Look through the entries below and extract exactly the lines from the one containing "Continue the FreeCAD" through the one containing "top_round: float = 0.6", ends included.

Data for the task:
-- -- --

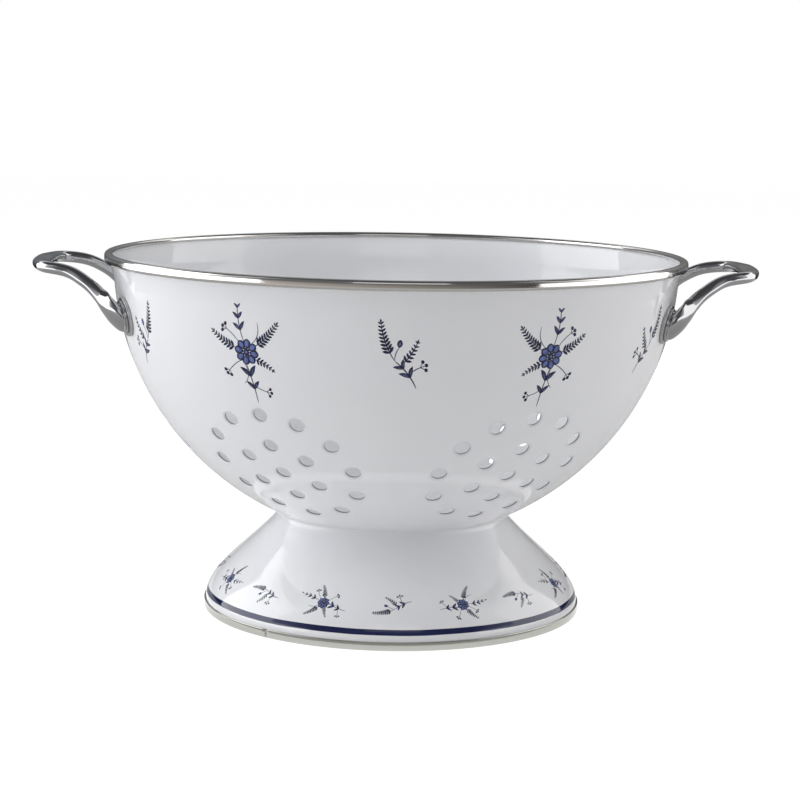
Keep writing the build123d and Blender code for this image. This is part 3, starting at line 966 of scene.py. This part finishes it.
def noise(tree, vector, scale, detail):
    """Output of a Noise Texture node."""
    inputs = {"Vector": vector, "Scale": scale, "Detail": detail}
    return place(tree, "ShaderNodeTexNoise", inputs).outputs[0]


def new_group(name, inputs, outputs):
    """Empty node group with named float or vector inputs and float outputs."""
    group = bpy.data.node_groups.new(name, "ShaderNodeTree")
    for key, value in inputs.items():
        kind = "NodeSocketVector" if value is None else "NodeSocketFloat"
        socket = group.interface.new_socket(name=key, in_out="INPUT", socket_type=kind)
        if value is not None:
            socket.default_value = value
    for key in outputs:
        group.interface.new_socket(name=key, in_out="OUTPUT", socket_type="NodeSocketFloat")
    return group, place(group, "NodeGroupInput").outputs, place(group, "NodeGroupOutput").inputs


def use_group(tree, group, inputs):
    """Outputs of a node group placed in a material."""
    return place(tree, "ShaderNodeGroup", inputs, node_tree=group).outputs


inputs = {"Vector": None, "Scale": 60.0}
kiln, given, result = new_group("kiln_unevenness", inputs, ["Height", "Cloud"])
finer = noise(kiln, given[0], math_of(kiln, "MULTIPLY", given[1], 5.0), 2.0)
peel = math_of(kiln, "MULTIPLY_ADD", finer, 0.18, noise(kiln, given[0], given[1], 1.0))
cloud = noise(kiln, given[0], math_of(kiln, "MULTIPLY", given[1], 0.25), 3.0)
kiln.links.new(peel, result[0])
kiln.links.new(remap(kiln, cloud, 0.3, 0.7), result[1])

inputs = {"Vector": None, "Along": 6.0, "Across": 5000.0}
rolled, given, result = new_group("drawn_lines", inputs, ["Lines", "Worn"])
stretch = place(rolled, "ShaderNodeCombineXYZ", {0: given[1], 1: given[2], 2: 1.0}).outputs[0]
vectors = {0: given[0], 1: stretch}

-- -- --

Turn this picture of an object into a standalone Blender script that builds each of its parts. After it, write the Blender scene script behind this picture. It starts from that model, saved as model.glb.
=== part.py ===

-- -- --

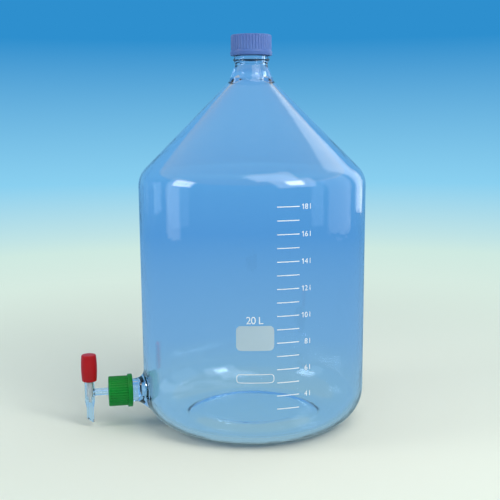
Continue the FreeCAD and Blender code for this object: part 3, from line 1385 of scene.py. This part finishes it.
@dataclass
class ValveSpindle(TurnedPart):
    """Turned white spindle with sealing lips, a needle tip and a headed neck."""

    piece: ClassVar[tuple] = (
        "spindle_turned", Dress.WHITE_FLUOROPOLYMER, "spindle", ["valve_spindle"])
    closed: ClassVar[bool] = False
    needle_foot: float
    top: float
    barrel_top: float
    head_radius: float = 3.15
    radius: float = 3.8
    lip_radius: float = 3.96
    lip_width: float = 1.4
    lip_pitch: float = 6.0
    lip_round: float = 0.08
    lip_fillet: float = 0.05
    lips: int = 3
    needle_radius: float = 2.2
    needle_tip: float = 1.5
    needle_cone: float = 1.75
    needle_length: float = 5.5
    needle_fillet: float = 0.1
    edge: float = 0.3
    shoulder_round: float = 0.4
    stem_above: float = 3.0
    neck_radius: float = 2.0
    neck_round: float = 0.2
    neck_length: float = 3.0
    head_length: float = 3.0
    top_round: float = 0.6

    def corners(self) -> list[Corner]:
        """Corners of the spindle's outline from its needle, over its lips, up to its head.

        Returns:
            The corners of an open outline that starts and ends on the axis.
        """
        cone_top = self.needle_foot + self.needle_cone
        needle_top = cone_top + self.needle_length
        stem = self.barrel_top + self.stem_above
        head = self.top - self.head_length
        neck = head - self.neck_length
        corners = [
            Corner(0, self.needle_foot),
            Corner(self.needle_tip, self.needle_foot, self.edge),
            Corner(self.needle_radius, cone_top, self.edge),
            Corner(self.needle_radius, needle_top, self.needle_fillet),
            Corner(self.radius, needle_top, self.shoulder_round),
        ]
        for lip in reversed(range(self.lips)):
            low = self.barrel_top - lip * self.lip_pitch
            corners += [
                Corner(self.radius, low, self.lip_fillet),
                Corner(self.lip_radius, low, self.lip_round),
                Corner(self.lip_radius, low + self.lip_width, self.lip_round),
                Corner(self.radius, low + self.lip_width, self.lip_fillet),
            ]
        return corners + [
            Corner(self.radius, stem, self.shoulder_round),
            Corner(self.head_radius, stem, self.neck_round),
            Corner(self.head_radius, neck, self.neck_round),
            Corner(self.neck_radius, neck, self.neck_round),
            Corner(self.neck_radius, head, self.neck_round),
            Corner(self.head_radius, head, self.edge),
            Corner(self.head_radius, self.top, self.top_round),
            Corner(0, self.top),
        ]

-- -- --

Written response:
Continue the FreeCAD and Blender code for this object: part 3, from line 1385 of scene.py. This part finishes it.
@dataclass
class ValveSpindle(TurnedPart):
    """Turned white spindle with sealing lips, a needle tip and a headed neck."""

    piece: ClassVar[tuple] = (
        "spindle_turned", Dress.WHITE_FLUOROPOLYMER, "spindle", ["valve_spindle"])
    closed: ClassVar[bool] = False
    needle_foot: float
    top: float
    barrel_top: float
    head_radius: float = 3.15
    radius: float = 3.8
    lip_radius: float = 3.96
    lip_width: float = 1.4
    lip_pitch: float = 6.0
    lip_round: float = 0.08
    lip_fillet: float = 0.05
    lips: int = 3
    needle_radius: float = 2.2
    needle_tip: float = 1.5
    needle_cone: float = 1.75
    needle_length: float = 5.5
    needle_fillet: float = 0.1
    edge: float = 0.3
    shoulder_round: float = 0.4
    stem_above: float = 3.0
    neck_radius: float = 2.0
    neck_round: float = 0.2
    neck_length: float = 3.0
    head_length: float = 3.0
    top_round: float = 0.6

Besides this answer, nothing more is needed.